Multiple featurettes, Deleted scenes, Auditions
I was once again surprised and disappointed to find that there was no commentary from Shyamalan. Of course he probably feels he doesn't need to define the films he makes, or explain them, particularly when critics don't seem to like them, however I think that's not fair to the audience. It's not that I want the film explained or justified, I want to hear about the making of it, about the writing and the filming, and understand why he made decisions to film that way, or light something, etc.
The story featurette is interesting as Shyamalan gives a few readings from his original story and talks about how it grew with his children's night time stories, and shows some illustrations from the book.
There are a few featurettes talking about the film, the story, effects, orchestration and set design.

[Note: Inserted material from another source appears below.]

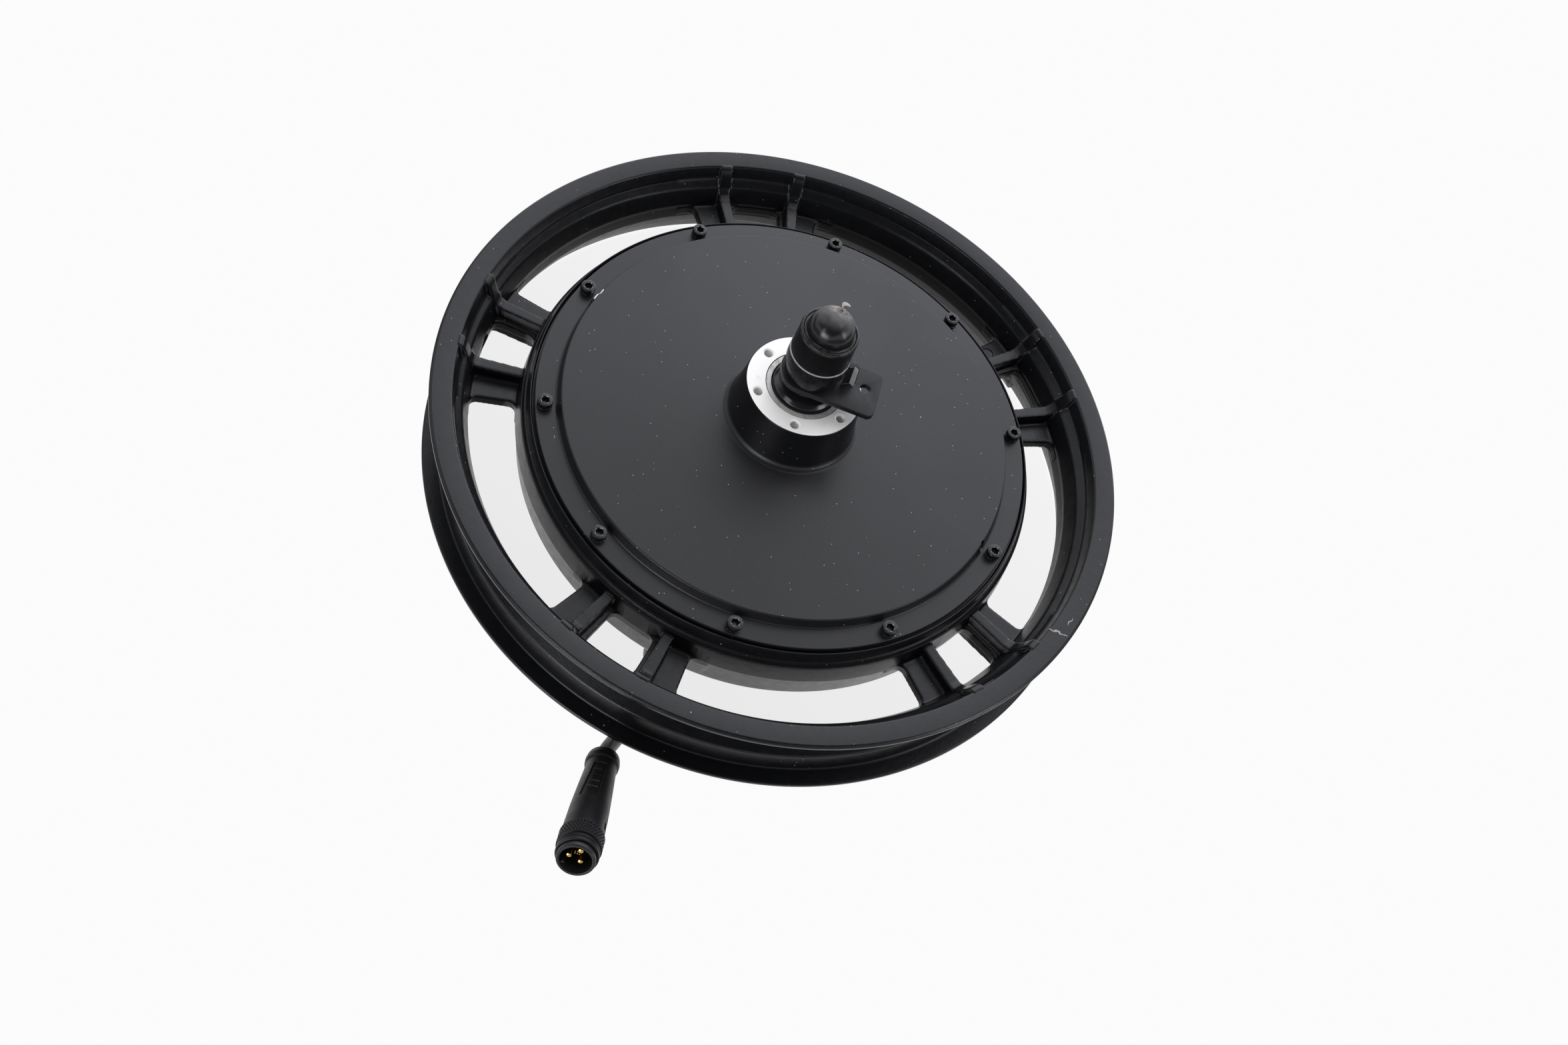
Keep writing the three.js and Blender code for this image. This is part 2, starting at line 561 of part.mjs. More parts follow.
function axleNut(boreR, flangeR, acrossCorners, y0, yFlange, y1) {
  const flange = solid(disc(flangeR, Math.min(y0, yFlange), Math.max(y0, yFlange)));
  const hex = new THREE.CylinderGeometry(acrossCorners, acrossCorners, Math.abs(y1 - yFlange) + 1, 6);
  hex.translate(0, (y1 + yFlange) / 2 + Math.sign(yFlange - y1) * 0.5, 0);
  const bore = solid(disc(boreR, Math.min(y0, y1) - 1, Math.max(y0, y1) + 1));
  return flange.add(solid(hex)).subtract(bore);
}
const BRAKE_NUT_Y = [-67.1, -74.3, -83.0];
place('brake_axle_nut', geometryOf(axleNut(THREAD_R + CUT_GAP, 13.6, 10.9, ...BRAKE_NUT_Y)), BLACK_STEEL);

// Rubber cap: a skirt over the nut, a rolled rim, and a dome.
const DOME_STEPS = 4;
function capGeometry() {
  const domeY = -89.6;
  const domeR = 10.3;
  const dome = [];
  for (let i = 0; i <= DOME_STEPS; i += 1) {
    const a = (i / DOME_STEPS) * (Math.PI / 2);
    dome.push([domeR * Math.cos(a), domeY - domeR * Math.sin(a)]);
  }
  dome[DOME_STEPS][0] = 0;
  return turned([
    [0, -92.0], [8.2, -90.0], [11.3, -87.0], [11.3, -74.4], [13.35, -74.4], [12.8, -88.2],
    [12.3, -88.8], [11.4, -88.4], [domeR, -88.6], ...dome,
  ], 24);
}
place('brake_axle_cap', capGeometry(), RUBBER);

// ---------------------------------------------------------------- cable-side axle hardware
const CABLE_WASHER_R = 14.0;
const cableWasherBore = CABLE_THREAD_R + CUT_GAP;
place('cable_side_spacer', ring(cableWasherBore, 12.0, 46.1, 60.0, SMALL_SEGMENTS), BLACK_STEEL);
place('cable_side_washer', ring(cableWasherBore, CABLE_WASHER_R, 66.0, 68.6, SMALL_SEGMENTS), BLACK_STEEL);
place('cable_axle_nut', geometryOf(axleNut(cableWasherBore, 13.6, 12.6, 68.7, 71.2, 82.0)), BLACK_STEEL);
place('cable_grommet', ring(CABLE_R + 0.2, 4.8, 90.0, 95.0, 16), RUBBER);

const CABLE_PATH = [
  [0, 30, 0], [0, 62, 0], [0, 84, 0], [0, 93, 0], [0, 97.5, 0], [-4, 104.5, -8], [-12, 107, -20],
  [-26, 102, -39],
  [-40, 86, -58], [-51, 65, -76], [-55, 51, -93], [-61, 43.5, -109], [-68.2, 38.4, -122],
  [-74.6, 34.0, -132.6], [-81.7, 26.4, -143.3], [-84.5, 21.8, -151.5],
];
place('motor_cable', cableAlong(CABLE_PATH, CABLE_R, 40, 8), RUBBER);

// ---------------------------------------------------------------- plug
// The plug's own frame has +Y towards its mouth, and its body starts 3 mm along it.
const plug = new THREE.Group();
const plugUp = new THREE.Vector3(...PLUG_AXIS).normalize();
const plugFront = new THREE.Vector3(...PLUG_FRONT);
plugFront.addScaledVector(plugUp, -plugFront.dot(plugUp)).normalize();
const plugSide = new THREE.Vector3().crossVectors(plugUp, plugFront);
plug.quaternion.setFromRotationMatrix(new THREE.Matrix4().makeBasis(plugSide, plugUp, plugFront));
plug.position.set(...PLUG_TIP).addScaledVector(plugUp, -PLUG_LONG);
parts.add(plug);

const BARREL_MOUTH_R = 7.85;
const KNURL_Y = [54.8, 61.8];
const bodyProfile = [
  [3.8, 2.8], [5.4, 3.4], [6.9, 5.2], [7.25, 7.7], [7.1, 10.2], [6.6, 11.6], [6.7, 15.0], [7.3, 24.0],
  [8.1, 38.0], [8.6, KNURL_Y[0] - CUT_GAP], [3.8, KNURL_Y[0] - CUT_GAP],
];
place('plug_body', turned(bodyProfile, SMALL_SEGMENTS), PLASTIC, plug);

const COUPLING_BORE_R = 8.1;
const couplingProfile = [
  [COUPLING_BORE_R, KNURL_Y[0]], [9.0, KNURL_Y[0]], [9.0, KNURL_Y[1]], [8.7, KNURL_Y[1] + 0.3],
  [8.7, 66.2], [COUPLING_BORE_R, 66.2],
];
place('plug_coupling_ring', turned(couplingProfile, SMALL_SEGMENTS), PLASTIC, plug);

const SOCKET_FLOOR_Y = 58.0;
place('plug_insert', geometryOf(solid(turned([
  [0, KNURL_Y[0]], [BARREL_MOUTH_R - 0.15, KNURL_Y[0]], [BARREL_MOUTH_R - 0.15, 66.6],
  [BARREL_MOUTH_R, 67.0], [BARREL_MOUTH_R, PLUG_LONG - 0.5], [BARREL_MOUTH_R - 0.5, PLUG_LONG],
  [6.4, PLUG_LONG], [6.4, SOCKET_FLOOR_Y], [0, SOCKET_FLOOR_Y],
], SMALL_SEGMENTS))), PLASTIC, plug);

const PIN_CIRCLE_R = 3.1;
const PIN_START = 110;
everyAngle(3, PIN_START).forEach((angle, i) => {
  const pin = turned([
    [0, SOCKET_FLOOR_Y + 0.02], [1.15, SOCKET_FLOOR_Y + 0.02], [1.15, 65.4], [0.6, 66.3], [0, 66.5],
  ], 8);
  const [x, z] = polar(PIN_CIRCLE_R, angle);
  place(`power_pin_${i + 1}`, pin.translate(x, 0, z), GOLD, plug);
});

export default parts;
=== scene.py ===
"""Looks of the hub motor wheel: fine surfaces, materials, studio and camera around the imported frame.

Shapes and the camera's place are given in millimetres and become metres when they are made; materials,
lights and the backdrop are in metres. The wheel spins about Y, its mid-plane is y = 0 and the brake side is
-Y. Angles run from +X towards +Z, in degrees. A profile is a list of (radius, y) corners, with a rounding
after them where one is round.
"""
import math
import random

import bmesh
import bpy
import numpy as np
from mathutils import Matrix, Vector

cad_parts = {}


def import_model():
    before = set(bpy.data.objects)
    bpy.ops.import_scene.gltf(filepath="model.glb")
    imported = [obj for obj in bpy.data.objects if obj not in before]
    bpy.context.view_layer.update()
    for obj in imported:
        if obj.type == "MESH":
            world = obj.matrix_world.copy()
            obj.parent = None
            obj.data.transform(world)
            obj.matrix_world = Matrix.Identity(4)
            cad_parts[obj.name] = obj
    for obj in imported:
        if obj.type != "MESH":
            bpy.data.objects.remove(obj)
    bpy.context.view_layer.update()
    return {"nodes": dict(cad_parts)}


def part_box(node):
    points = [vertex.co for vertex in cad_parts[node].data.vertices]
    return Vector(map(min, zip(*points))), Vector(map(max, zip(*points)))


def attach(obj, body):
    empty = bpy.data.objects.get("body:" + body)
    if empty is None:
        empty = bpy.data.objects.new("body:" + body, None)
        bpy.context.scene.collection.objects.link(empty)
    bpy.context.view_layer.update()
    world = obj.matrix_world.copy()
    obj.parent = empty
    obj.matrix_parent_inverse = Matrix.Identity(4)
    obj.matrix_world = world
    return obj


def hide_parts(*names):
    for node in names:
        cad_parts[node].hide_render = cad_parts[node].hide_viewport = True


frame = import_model()
rng = random.Random(11)

MM = 0.001
FIXED, WHEEL, RING = "axle_group", "wheel", "coupling_ring"
FINE, MEDIUM, SMALL = 360, 144, 72       # segments of large, middle and small turned pieces


def far_corner(node):
    """Highest corner of a CAD node's box, in millimetres."""
    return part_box(node)[1] / MM


LIP_R, LIP_Y = far_corner("cast_wheel").x, far_corner("cast_wheel").y
COVER_R = far_corner("brake_side_cover").x
SCREW_COUNT, SCREW_R = 10, 110.7
SCREW_HEAD_R, SCREW_TOP_Y, SCREW_WASHER_Y = 3.4, -24.01, -20.9
DISC_BOLTS, DISC_BOLT_R, DISC_BOLT_START = 6, 22, 12.4
BOSS_Y = -48.6
NOTCH_ANGLES = (144.1, 323.5)
PAIR_COUNT, PAIR_START = 5, 89.25        # spoke pairs, and the angle of the first
RIB_ANGLE, RIB_WIDTH, RIB_Y = 7.2, 5.3, 9
WEB_ANGLE, WEB_Y = 13, 2.6
WEB_IN_R, WEB_OUT_R = 118.6, 144.6
WINDOW_IN_R, WINDOW_OUT_R = 121.3, 141.8
WINDOW_CORNER = 3.8
SMALL_WINDOW_ANGLE = 5
PATCH_ANGLE, PATCH_SINK = 17, 0.12     # the strips of hub and rim that a pair's fillets grow from
SPOKE_VOXEL = 0.00055
VALVE_ANGLE, VALVE_HOLE_R = PAIR_START + 360 / PAIR_COUNT, 4.3
DATE_BOSS_R, DATE_BOSS_ANGLE = 130.2, PAIR_START - 72 + 10.6
PLATE_Y = (-60.7, -57.9)
LUG_FOOT = [(12.3, -6.4), (16.5, -5.7), (18, -7.4), (19.1, -5.9), (17.5, -2.6), (14, -2.6)]
LUG_TOP = [(12.3, -6.4), (15.3, -5.7), (16.6, -7.4), (17.7, -5.9), (16.6, -2.8), (14, -2.6)]
LUG_TOP_Y = -72.9
NUT_WEAR = 0.42
DOME_R, DOME_Y, DOME_STEPS, LUMPS_Y = 10.3, -89.6, 32, -91.5
CABLE_RADIUS = 3.4
CABLE_POINTS = [
    (0, 30, 0), (0, 62, 0), (0, 84, 0), (0, 93, 0), (0, 97.5, 0), (-4, 104.5, -8), (-12, 107, -20),
    (-26, 102, -39), (-40, 86, -58), (-51, 65, -76), (-55, 51, -93), (-61, 43.5, -109), (-68.2, 38.4, -122),
    (-74.6, 34, -132.6), (-81.7, 26.4, -143.3), (-84.5, 21.8, -151.5),
]
PLUG_TIP = Vector((-101.2, -6, -201))
PLUG_AXIS = Vector((-0.282, -0.470, -0.836)).normalized()
PLUG_LONG = 69
KNURL_Y, KNURL_COUNT = (54.8, 61.8), 20
MOUTH_R, SOCKET_FLOOR_Y = 7.85, 58
PIN_CIRCLE_R, PIN_START, PIN_COUNT = 3.1, 110, 3
KEY_ANGLE = -35
CAMERA_PLACE = Vector((-196.9, -596.5, -395.3))
CAMERA_RIGHT = Vector((0.9609, -0.2601, -0.0952))
CAMERA_UP = Vector((-0.0487, -0.4972, 0.8662))
CAMERA_LENS = 36.48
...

They provide a good insight into the film, and offer some surprises from behind the scenes, and through them we get the director, director of photography and actors talking quite a bit about the film, and there's the feeling that they are very proud of the work.
There are also a couple of montages, one of auditions for the film and another of deleted scenes. The auditions don't show many actors and really focus on a small bit part, so they aren't too interesting, and the deleted scenes aren't that interesting or very relevant either.
I did enjoy the film, not nearly as much as other Shyamalan films, but well enough. The story is strong and told well, and you do feel yourself becoming involved in the characters, particularly through Paul Giamatti's performance.
Shyamalan also manages to inject a great deal of tension in the script and the film, and that keeps you engaged and interested, and I can't deny that there's a little part of me that was wondering if there was a big twist in the film and that was something I couldn't quite escape.
I think that the film has received unfair and rather heavy criticism, however it is very fair to say that the Blu-ray transfer doesn't seem to do it the justice it deserves, or take advantage of the Blu-ray features, and that does harm the review because it is about the Blu-ray release of the film.